Просмотр был назначен на 23 сентября. Для этого пришлось пойти на крайнюю меру — отменить вечерний спектакль. В зале должны были быть люди, которые днем ходить в театр не имеют возможности.
20 сентября В. В. Лужский записывает в дневнике: «Заседание по поводу того, что же делать, если „Дни Турбиных“ не разрешат, кто будет выступать, что говорить. Говорить будут К. С., Марков, Судаков, Юстинов». Последний, заведующий финансовой частью, должен был, вероятно, обрисовать плачевное материальное положение театра, если «не разрешат».

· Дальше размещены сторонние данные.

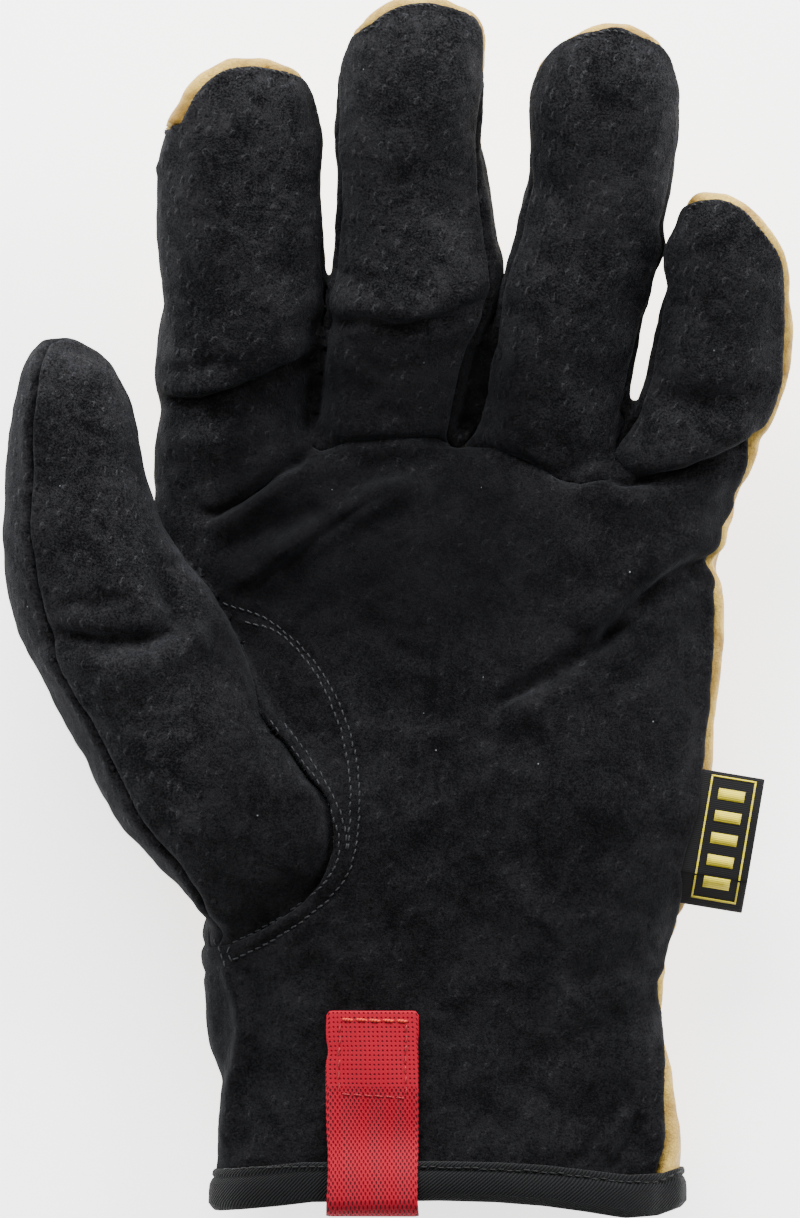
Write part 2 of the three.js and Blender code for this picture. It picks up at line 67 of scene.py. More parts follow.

Накануне репетировали «с вымарками и заменами текст II картины», а утром, в день спектакля, убрали из «Петлюровской сцены» эпизод с портным, которого играл И. Раевский. В это же утро Судаков придумал необходимый апофеоз: «Переделали „Интернационал“ — не утихает, а усиливается».
22 сентября Станиславский обращается к труппе так, как командир обращается к солдатам перед решающим боем: «Серьезные обстоятельства заставляют меня категорически воспретить артистам и служащим театра, не занятым в спектакле „Дни Турбиных“ 23 сентября, находиться среди публики в зрительном зале, фойе и коридорах, как во время спектакля, так и во время антрактов».
Мхатовский спектакль становился общетеатральным событием. 21 сентября Вс. Э. Мейерхольд считает своим долгом написать не очень опытному в таких делах Станиславскому о том, кого следует пригласить на просмотр. Он перечисляет старых большевиков, прилагает листок с их адресами и даже сообщает, что «все перечисленные лица» уже предупреждены о существе предстоящего дела.
В четверг, 23 сентября, в дневнике репетиций появляется краткая запись: «Полная генеральная с публикой.
Смотрят представители [правительства] Союза ССР, прессы, представители Главреперткома, Константин Сергеевич, Высший Совет и режиссерское управление. На сегодняшнем спектакле решается, идет пьеса или нет».